小児科は、一般的には15歳、つまり中学生までの「小児」を診察の対象としていますが、「小児=大人の小型版」ではありません。診察する病気が似ているからといって、内科医が「子供が好きだから」といった安易な気持ちで、小児科に転科するのは危険です。

小さい子供は診察時に医師の言うことを理解してじっとしてくれませんし、ちょっとしたことですぐに泣き出したりするので、一人あたりの診察時間も長く、少ない人数で外来と入院を担当するなど激務なため、慢性的に医師が不足している診療科となっています。

人工透析、内科などに転科して小児科を去っていく医師も少なくないため、激務→医師不足→激務という悪循環に陥っている医療機関もあります。

なかでも小児集中治療室(PICU)は施設数が全国で不足しているため、広範囲から患者が搬送され、医師の労働環境は苛酷です。ただし、小児救急の歴史は浅く、これからの成長が期待できる分野ですので、今のうちに転科をし、治療技術を磨いておけば、10〜15年後には明るい医師人生が待っていると思われます。

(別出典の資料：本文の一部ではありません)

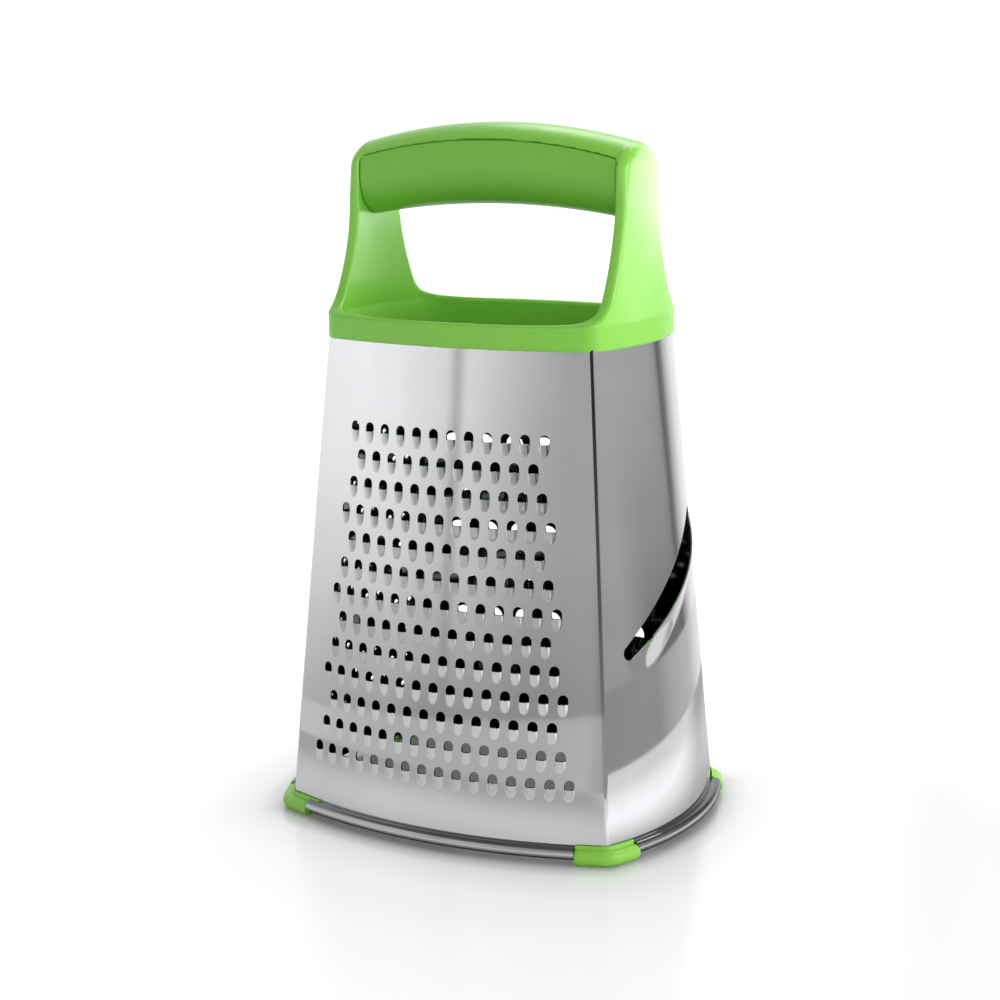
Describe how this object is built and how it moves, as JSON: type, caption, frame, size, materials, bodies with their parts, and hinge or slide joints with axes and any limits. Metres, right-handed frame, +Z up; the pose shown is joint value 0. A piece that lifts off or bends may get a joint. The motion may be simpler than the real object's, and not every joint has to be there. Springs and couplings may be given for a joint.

子供好きであることが、小児科医に求められる最低条件であることは勿論ですが、コミュニケーションが十分にとれない乳児や小さい子供に代わって話を訊くことになるのは子供の親ですので、親と十分な信頼関係を築くことのできる人材が求められます。近年は女性医師によるワークシェアリングや短時間勤務で科を回すなど、女性のワークライフバランスを実現するための環境づくりで医師を確保しようという動きも出ていますので、比較的女性の方が理想の医療機関を見つけやすいといえます。

小児科の代表的な疾患

独特の診療点数が設定されています

かぜ
上気道(鼻・咽頭・喉頭)が急性炎症を起こす疾患の総称を「かぜ症候群」といい、「普通感冒」ともいいます。原因の大半はウイルスへの感染ですが、的確にとらえる特効薬はないため、咳や痰、鼻水などの症状に対する対症療法が、治療の中心となります。

インフルエンザ
インフルエンザウイルスによって引き起こされる病気で、ウイルスにはA型(A香港、Aソ連など)・B型・C型の3つのタイプがあります。タミフルやリレンザなど高い治療効果を示す治療薬が登場していますが、症状が初期の頃に投与しないと効果は期待できません。

気管支喘息
小児の気管支喘息は、成人に比べてアレルギー体質が原因となっているケースが多いのが特徴です。近年、慢性の気道の炎症が喘息の本体であると考えられるようになり、急性の発作の抑制に加えて、慢性気道炎の治療も重視されるようになりました。急性発作に対する治療では、発作を止める薬が処方されます。長期管理でも薬物療法は行われますが、アレルゲンを特定し、それを避けるよう努力することが前提となります。

水痘(水疱瘡)
ウイルス感染で起こる病気で、初めてウイルスに罹患した時は水疱瘡を発症し、水疱瘡が治癒した後も感染者の神経根に潜んでいたウイルスが活動を再開した時は、帯状疱疹を発症します。治療に際しては、対症療法として、痛みやかゆみを抑える塗り薬と飲み薬が処方されます。

乳児嘔吐下痢症
ロタウイルスなどの感染で起こり、白い液体状の便が出ます。治療では、吐き気止め、下痢止めが処方されますが、家庭での食事療法(症状が落ち着いてから、イオン飲料・番茶・野菜スープなどを少しずつ飲ませる等)も重要になります。下痢の症状がひどく、水分摂取が十分に行えない場合には、点滴の必要があります。